Pausing card use for the rest of the month can be smarter than trying to thread the needle with a nearly maxed-out account.

What if the Card Is Still Too Tight After You Are Using It Well?

If you have already given the card a small job, kept the balance under control, and paid on time for a while, the next question may be whether the limit itself is the problem. In that case, it may be worth reviewing whether asking for a higher limit would create useful breathing room without changing your spending habits.

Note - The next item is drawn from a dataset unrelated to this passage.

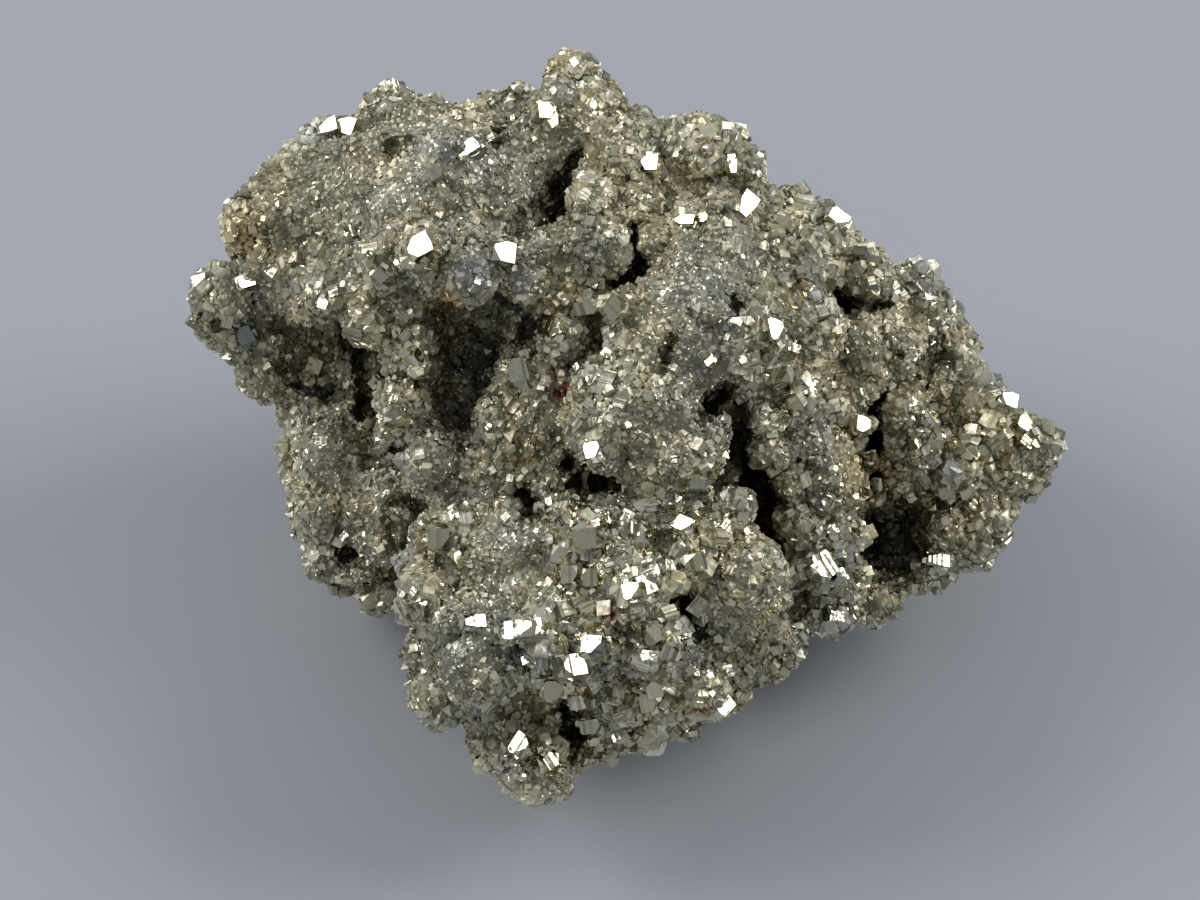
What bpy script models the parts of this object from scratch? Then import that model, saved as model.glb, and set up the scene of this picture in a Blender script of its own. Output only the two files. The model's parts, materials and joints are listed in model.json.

If that is the question now, read When Should You Ask for a Credit Limit Increase on a Starter Card?.

A Good Beginner Setup

  • Pick one or two small recurring or predictable charges.
  • Check the balance during the month, not only when the bill is due.
  • Make an extra payment if the balance is growing faster than you expected.
  • Pay the statement balance by the due date whenever possible.
  • Keep the card in your routine, but do not let it become your overflow spending tool.

Where to Go Next

Read What Should You Put on a Starter Credit Card? if you want help choosing the actual charges that belong on the card. Read When Should You Ask for a Credit Limit Increase on a Starter Card? if the account is running well but the line still feels too cramped. Read Can You Build Credit Without Paying Interest on a Credit Card? if you still need the clean explanation of why paying in full can still build credit. Read Secured Credit Card vs. Unsecured Starter Card: Which Is Better for Building Credit? if you are still choosing the kind of starter card. Read How Credit Utilization Affects Your Credit Score if you want the deeper score-mechanics explanation behind why low balances matter. Read How to Start Building Credit Without Guessing if you want the broader step-by-step beginner plan from first product choice through month-to-month use.

The Bottom Line

A low-limit starter card can still work well for building credit, but it usually works best when the job is small and the routine is simple. Planned charges, occasional mid-month payments when needed, and paying the statement balance in full are often enough to keep the account useful without letting it turn into a stress point.